White House: We’re adjusting, not ending, Syria training program

The Pentagon is overhauling its program to train moderate Syrian fighters, and instead plans to identify rebel leaders and provide them with weapons, equipment and air support.

In making the announcement, the Obama administration is pushing back on reports that the Pentagon is ending its beleaguered program to train and equip moderate forces in Syria combating the Islamic State, instead framing Friday’s announcement as “adapting” the strategy and simply “pausing” the program.

“It’s not halting the program,” said Brett McGurk, deputy special presidential envoy for the global coalition to counter the Islamic State. “Those stories are not true; it’s adapting it.”

The Pentagon is reworking the program launched in the spring that ended up training only a handful of fighters, Christine Wormuth, undersecretary of defense for policy, said.

“This is the most complex situation imaginable,” McGurk said about the effort to train Syrians to fight the Islamic State, which the administration also refers to as ISIL. “It’s the most dynamic situation imaginable.”

Wormuth said the program was hamstrung by the parameters Congress set for it in authorizing the mission last year.

Congress set “a very high recruitment bar” in that the Defense Department had to find locals willing to fight the Islamic State and only the Islamic State, Wormuth said. The Pentagon was not authorized to train and equip Syrians who wanted to join the civil war against President Bashar al-Assad.

That was a “very challenging recruiting mission,” she said. “It was inherently a very complex mission.”

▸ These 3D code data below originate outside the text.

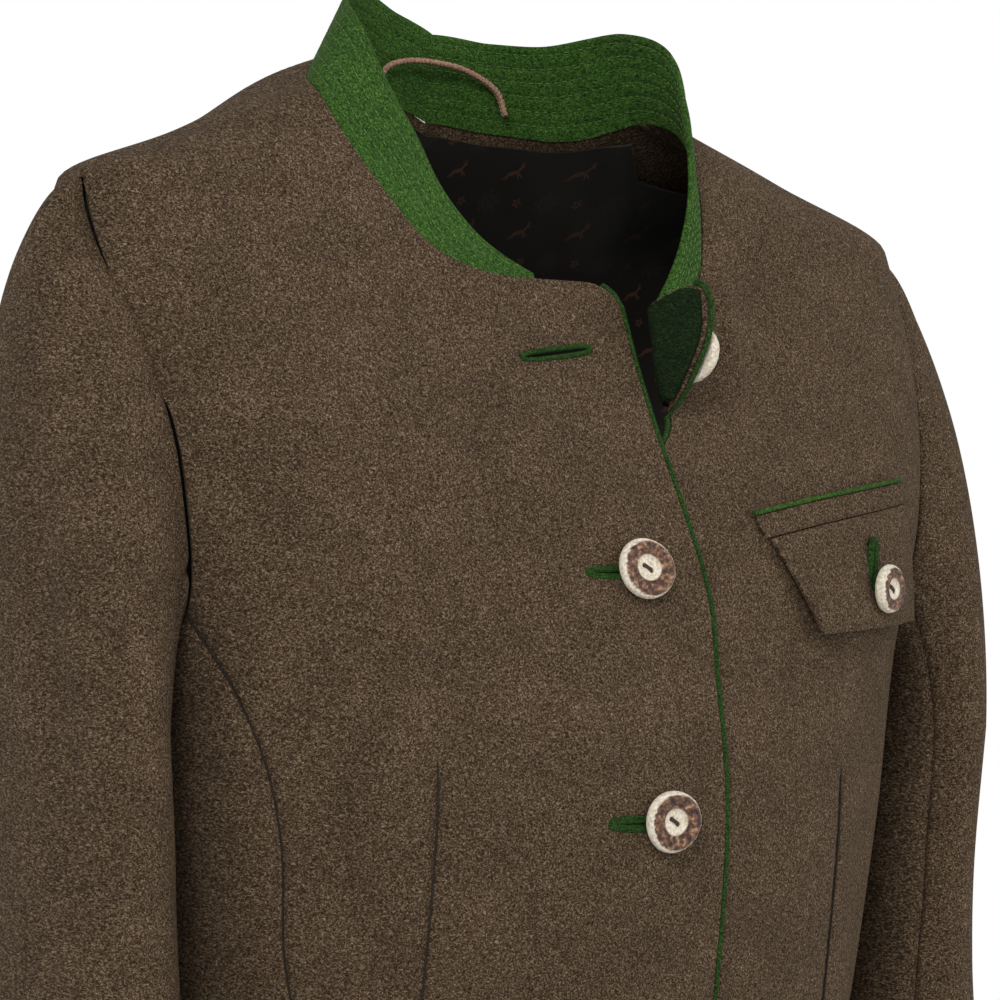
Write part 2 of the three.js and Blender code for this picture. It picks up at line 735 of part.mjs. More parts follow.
// Lining of the back, from one armhole across to the other, just short of the neck seam.
const LINING_TOP = 0.9;
const LINING_SHOULDER_LOOSE = 4.5;
const LINING_SHOULDER_TOP = 0.2;
function liningGrid() {
  const neckFrom = backGrid.length - BACK_NECK_COLUMNS;
  return backGrid.map((line, i) => {
    const reach = i >= neckFrom ? LINING_TOP : LINING_SHOULDER_TOP;
    const top = line.at(-2).clone().lerp(line.at(-1), reach);
    return [...line.slice(LEVELS.length - 1, -1), top];
  });
}

function bothSides(grid, lift) {
  const neckFrom = backGrid.length - BACK_NECK_COLUMNS;
  const loose = (i) => (i < neckFrom ? LINING_SHOULDER_LOOSE : 0);
  const side = (sign) =>
    grid.map((line, i) => line.map((p) => onPlain(sign)(p, lift - loose(i))));
  const left = side(1);
  const right = side(-1).reverse();
  return [...left.slice(0, -1), ...right];
}

// Pocket pieces: quads on the left front between four corners.
const offFront = (p) => frontPoint(p.x, p.z);

function patch(name, material, corners, across, down, lift, thick) {
  const [a, b, c, d] = corners;
  const at = (u, v) =>
    offFront({
      x: lerp(lerp(a.x, b.x, u), lerp(d.x, c.x, u), v),
      z: lerp(lerp(a.z, b.z, u), lerp(d.z, c.z, u), v),
    });
  const grid = steps(across).map((u) => steps(down).map((v) => ({ base: at(u, v), u, v })));
  const layer = (extra) =>
    grid.map((line) => line.map((q) => onPlain(1)(q.base, lift(q.u, q.v) + extra)));
  return wall(name, material, layer(thick), layer(0));
}

const WELT_CLOTH = 1.4;
const WELT_HIGH = 8.5;
const PIPE_HIGH = 1.6;
const FLAP_STANDS = 4.5;
const FLAP_HOLE_LENGTH = 18;
const POCKET_SLANT = Math.atan2(17, 81);
const drop = (p, by) => ({ x: p.x + by * 0.2, z: p.z - by });
const weltCorners = [
  drop(POCKET.lineIn, PIPE_HIGH + SEAM),
  drop(POCKET.lineOut, PIPE_HIGH + SEAM),
  drop(POCKET.lineOut, WELT_HIGH + PIPE_HIGH),
  drop(POCKET.lineIn, WELT_HIGH + PIPE_HIGH),
];
const pipingCorners = [
  POCKET.lineIn,
  POCKET.lineOut,
  drop(POCKET.lineOut, PIPE_HIGH),
  drop(POCKET.lineIn, PIPE_HIGH),
];
const flapTop = WELT_HIGH + PIPE_HIGH + SEAM;
const flapCorners = [
  { ...drop(POCKET.lineIn, flapTop), x: POCKET.flapIn.x },
  { ...drop(POCKET.lineOut, flapTop), x: POCKET.flapOut.x },
  POCKET.lowOut,
  POCKET.lowIn,
];
const flapLift = (u, v) => SEAM + 0.5 + FLAP_STANDS * v;

// Braided hanger loop inside the back neck.
const LOOP_D = 3.2;
const LOOP_PATH = [
  { x: -27, y: 47.5, z: 7 },
  { x: -25, y: 45.5, z: 15 },
  { x: -15, y: 45.5, z: 18.5 },
  { x: -1, y: 45.5, z: 18.5 },
  { x: 13, y: 45.5, z: 16 },
  { x: 25, y: 43.5, z: 9 },
  { x: 29, y: 42, z: -1 },
];
function hangerLoop() {
  const curve = new THREE.CatmullRomCurve3(
    LOOP_PATH.map((p) => new THREE.Vector3(p.x, p.y, p.z)),
    false,
    "centripetal",
  );
  const section = new THREE.Shape();
  section.absarc(0, 0, LOOP_D / 2, 0, Math.PI * 2);
  const geometry = new THREE.ExtrudeGeometry(section, {
    steps: 24,
    curveSegments: 8,
    extrudePath: curve,
    bevelEnabled: false,
  });
  const mesh = new THREE.Mesh(geometry, cord.clone());
  mesh.name = "hanger_loop";
  return mesh;
}

// Turned solid set on a panel, its axis along the outward normal.
function setOn(geometry, name, material, put, base, lift) {
  const from = put(base, lift);
  const out = put(base, lift + 1).sub(from).normalize();
  const across = new THREE.Vector3().crossVectors(UP, out).normalize();
  const up = new THREE.Vector3().crossVectors(out, across);
  const frame = new THREE.Matrix4().makeBasis(across, up, out).setPosition(from);
  const mesh = new THREE.Mesh(geometry.applyMatrix4(frame), material.clone());
  mesh.name = name;
  return mesh;
}

const BUTTON_SIDES = 28;
const DISH_D = 9;
const DISH_DEEP = 1.2;
const THREAD_HOLE_D = 1.8;
const THREAD_HOLE_PITCH = 3.6;

const wasm = await Module();
wasm.setup();

function toManifold(geometry) {
  const plain = geometry.clone();
  plain.deleteAttribute("normal");
  if (plain.getAttribute("uv")) plain.deleteAttribute("uv");
  const welded = mergeVertices(plain, 1e-3);
  const mesh = new wasm.Mesh({
    numProp: 3,
    vertProperties: new Float32Array(welded.getAttribute("position").array),
    triVerts: new Uint32Array(welded.index.array),
  });
  return new wasm.Manifold(mesh);
}

function toGeometry(solid) {
  const mesh = solid.getMesh();
  const geometry = new THREE.BufferGeometry();
  geometry.setAttribute("position", new THREE.Float32BufferAttribute(mesh.vertProperties, 3));
  geometry.setIndex([...mesh.triVerts]);
  geometry.computeVertexNormals();
  return geometry;
}

// Horn disc: flat back, rounded rim, dished middle with two thread holes.
function buttonGeometry(diameter) {
  const r = diameter / 2;
  const t = BUTTON_THICK;
  const profile = [
    [0, 0],
    [r - 1, 0],
    [r, 1.2],
    [r - 0.2, t - 0.9],
    [r - 1.4, t],
    [DISH_D / 2 + 0.6, t - 0.3],
    [DISH_D / 2 - 0.4, t - DISH_DEEP],
    [0, t - DISH_DEEP - 0.2],
  ].map(([x, y]) => new THREE.Vector2(x, y));
  const disc = toManifold(new THREE.LatheGeometry(profile, BUTTON_SIDES).rotateX(Math.PI / 2));
  const hole = (x) => {
    const rod = new THREE.CylinderGeometry(THREAD_HOLE_D / 2, THREAD_HOLE_D / 2, 4 * t, 10);
    return toManifold(rod.rotateX(Math.PI / 2).translate(x, 0, 0));
  };
  const holes = hole(THREAD_HOLE_PITCH / 2).add(hole(-THREAD_HOLE_PITCH / 2));
  return toGeometry(disc.subtract(holes));
}

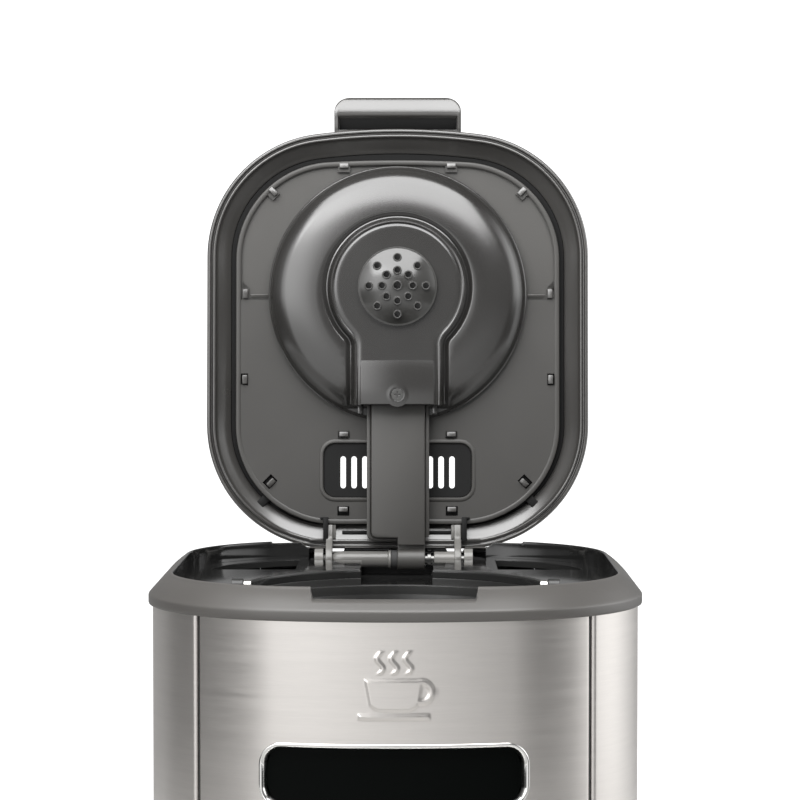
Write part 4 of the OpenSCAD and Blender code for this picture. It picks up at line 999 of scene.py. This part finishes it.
def world_profile(value, stops):
    """Brightness round the studio, from (azimuth in degrees from the front, value) pairs."""
    n = wt.nodes.new("ShaderNodeValToRGB")
    n.color_ramp.interpolation = "EASE"
    e = n.color_ramp.elements
    for k, (azimuth, v) in enumerate(stops):
        at = (azimuth + 180) / 360
        stop = e[k] if k < 2 else e.new(at)
        stop.position = at
        stop.color = (v / MOST, v / MOST, v / MOST, 1)
    wt.links.new(value, n.inputs["Fac"])
    return arithmetic(wt, "MULTIPLY", n.outputs["Color"], MOST)


sep = wt.nodes.new("ShaderNodeSeparateXYZ")
wt.links.new(wt.nodes.new("ShaderNodeTexCoord").outputs["Generated"], sep.inputs[0])
towards = arithmetic(wt, "MULTIPLY", sep.outputs["Y"], -1.0)
azimuth = arithmetic(wt, "ARCTAN2", sep.outputs["X"], towards)
around = map_range(wt, azimuth, (-math.pi, math.pi), (0.0, 1.0))
low = world_profile(around, [
    (-180, 0.4), (180, 0.4), (-135, 0.42), (-112, 0.14), (-60, 0.1), (-43, 0.24), (-31, 1.25), (-22, 1.2),
    (0, 1.0), (22, 0.7), (36, 0.26), (46, 0.05), (72, 0.12), (94, 1.35), (112, 1.6), (132, 0.9), (155, 0.35)])
high = world_profile(around, [
    (-180, 0.3), (180, 0.3), (-135, 0.3), (-112, 0.12), (-76, 0.5), (-52, 2.6), (-36, 4.0), (-20, 3.0),
    (-11, 1.5), (-2, 0.1), (52, 0.3), (74, 2.4), (112, 3.4), (132, 1.4), (155, 0.3)])
above = map_range(wt, sep.outputs["Z"], (-0.03, 0.1), (0.0, 1.0), smooth=True)
zenith = map_range(wt, sep.outputs["Z"], (0.4, 0.75), (0.0, 1.0), smooth=True)
walls = blend(wt, above, low, high, "FLOAT")
room = blend(wt, zenith, walls, OVERHEAD, "FLOAT")
seen = wt.nodes.new("ShaderNodeLightPath").outputs["Is Camera Ray"]
background = wt.nodes["Background"]
wt.links.new(blend(wt, seen, room, BACKDROP, "FLOAT"), background.inputs["Strength"])
background.inputs["Color"].default_value = (1, 1, 1, 1)

camera = bpy.data.cameras.new("camera")
camera.lens, camera.sensor_width = 122.5, 36.0
camera.clip_start, camera.clip_end = 0.05, 100
cam = bpy.data.objects.new("camera", camera)
cam.location = (0.0078, -1.1604, 0.459)
cam.rotation_euler = (math.radians(90 - 2.21), 0, math.radians(0.30))
bpy.context.scene.collection.objects.link(cam)
bpy.context.scene.camera = cam
bpy.context.scene.view_settings.view_transform = "Standard"
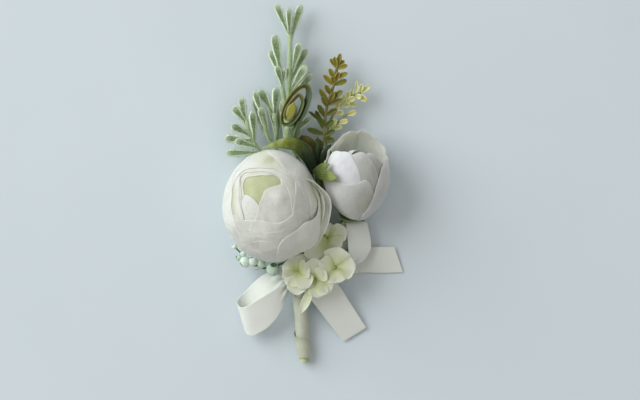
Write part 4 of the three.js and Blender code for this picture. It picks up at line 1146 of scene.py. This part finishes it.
# %% [markdown]
# ## Green cups under the flowers
# Each flower sits in a calyx of five pointed sepals, and a wire stem leads from it down to the cup of the
# bundle. Little of it shows from the front, but it is what one sees from below and from behind.

# %% Calyxes
calyx_green = leaf_material(
    "calyx green", (0.16, 0.25, 0.07), edge=(0.3, 0.4, 0.16), patch=(0.09, 0.15, 0.03), roughness=0.5,
    veins=4.0,
)
SEPALS = 5
SEPAL_THICKNESS = 0.45
SEPAL_HALF_ANGLE = 50
SEPAL_TIP_ANGLE = 1.5
SEPAL_FOOT = 177
SEPAL_LAP = 0.012
SEPAL_CUP = 0.02
FOOT_RADIUS = 1.2
FLOWER_STALK = 0.55


def build_calyx(name, node, flower, layer, tip_angle, stalk):
    pieces = []
    for number in range(SEPALS):
        middle = number * 360 / SEPALS + 20

        def surface(u, t):
            half = SEPAL_HALF_ANGLE * lerp(1.0, 0.9, t) * (1 - smoothstep(0.25, 1.02, t) ** 1.4)
            turn = middle + u * max(half, SEPAL_TIP_ANGLE)
            size = layer + SEPAL_LAP * u - SEPAL_CUP * (1 - u * u) * math.sin(math.pi * t)
            return above_table(on_ball(flower, lerp(SEPAL_FOOT, tip_angle, t), turn, size), 0.3)

        pieces.append(thicken(lay_sheet("sepal", surface, 8, 10, calyx_green), SEPAL_THICKNESS))
    foot = above_table(on_ball(flower, 180, 0, layer), FOOT_RADIUS)
    pieces.append(add_ball(calyx_green, FOOT_RADIUS, foot))
    pieces.append(stem([*stalk, foot], FLOWER_STALK, FLOWER_STALK, green_stem))
    settle(join(pieces, name), node)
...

In total, the Pentagon trained about 100 recruits. Congress appropriated $500 million for the program, but the Pentagon said this summer it had spent roughly $50 million. The goal was to train 5,400 rebels by the end of this year.

President Obama telegraphed the change last week when he admitted that the plan was not playing out as envisioned.

“The training-and-equip program was a specific initiative by the Defense Department to see if we could get some of that moderate opposition to focus attention on ISIL in the eastern portion of the country,” Obama said on Oct. 2. “And I’m the first one to acknowledge it has not worked the way it was supposed to.”

Now the program will focus on aiding groups already fighting the Islamic State, including “Arabs, Christians and Kurds,” said Ben Rhodes, deputy national security adviser for strategic communication.

In the fight for the Syrian town of Kobani on the Turkish border, Pentagon trainers got to know Arab, Christian and Peshmerga groups fighting ISIS, Rhodes said.

The Defense Department will leverage those relationships and aid those groups in their battle with the Islamic State. Assistance could take the form of airstrikes and equipment.

The Pentagon now is “vetting leaders as opposed to each individual fighter,” Wormuth said. “We’re focusing on enhancing the counter-ISIL mission.”

Rep. Mac Thornberry, R-Texas, chairman of the House Armed Services Committee, blamed the administration for having a “weak, inadequate” policy on Syria.

“Adjusting one program, even if it were successful, will not solve the problem. Whatever else he does, the president must be willing to stand up and bolster our defenses, and he can start by signing the Defense Authorization Bill, which passed with strong, bipartisan majorities in both the House and Senate.”

The course change comes after the Pentagon revealed that of the roughly 100 fighters it trained, only a handful were still on the battlefield.

Furthermore, the program called for sending would-be fighters to training camps away from the battlefield. Now the Pentagon can coordinate with their leaders and allow the fighters to continue battling the Islamic State, the White House officials said.

The Pentagon said the changes are the result of reviewing the program and focusing on what has worked and eliminating elements that have not.

“Throughout this period, working with our coalition partners, we have also pursued other efforts to partner with and enable capable ground forces motivated to take back Syrian territory from ISIL,” Defense Department spokesman Peter Cook stated.

“Building on that progress, Secretary of Defense Ash Carter is now directing the Department of Defense to provide equipment packages and weapons to a select group of vetted leaders and their units so that over time they can make a concerted push into territory still controlled by ISIL,” Cook stated.

“We will monitor the progress these groups make and provide them with air support as they take the fight to ISIL,” Cook stated. “This focus on equipping and enabling will allow us to reinforce the progress already made in countering ISIL in Syria.”

The Pentagon still will not aid or train rebels who want to take down Assad.

“We didn’t expect then and don’t expect now that you can end the conflict in Syria through support for an opposition group,” Rhodes said, reiterating the White House refrain that the only solution is Syria is a diplomatic one that sees power transition away from Assad.